So while the network executives may feel unfairly singled out for regulation, their colleagues on the cable side, and their bosses, might disagree. But the notion of applying some standards to the cable operators is floating around Washington.

“I’ve heard members on both sides mention it,” the lobbyist said. “I don’t know how deep the feeling is, but once it starts getting into the general lexicon, it starts building up its own head of steam.”

At a House telecommunications subcommittee hearing the week before the Super Bowl, Rep. Greg Walden, R-Ore., expressed frustration at the increasing coarseness over the airwaves and singled out cable and satellite channels as the main culprit.

“(Stepping up FCC enforcement) certainly takes care of maybe the first six channels on my TV. What happens on the other 400?” Walden asked. “I think that’s where the worst abuses are, and none of that is regulated.”

Support for reigning in cable is also gaining steam in the industry.
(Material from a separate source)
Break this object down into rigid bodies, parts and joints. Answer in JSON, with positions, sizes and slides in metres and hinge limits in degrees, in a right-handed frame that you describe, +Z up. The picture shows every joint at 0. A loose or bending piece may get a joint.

In January, the radio and television giant Clear Channel Communications – which was fined $755,000 by the FCC last month, the largest fine in the commission’s history, for indecency violations on three of its stations – publicly called on the FCC to convene what it called a “Local Values Task Force” to develop content guidelines for broadcasters.

Chief among such a task force’s goals, Clear Channel said in a press release, would be to “ensure that all media platforms including television, radio, cable and satellite are treated fairly and equally” when it comes to indecency regulation.

(c) 2004, Chicago Tribune.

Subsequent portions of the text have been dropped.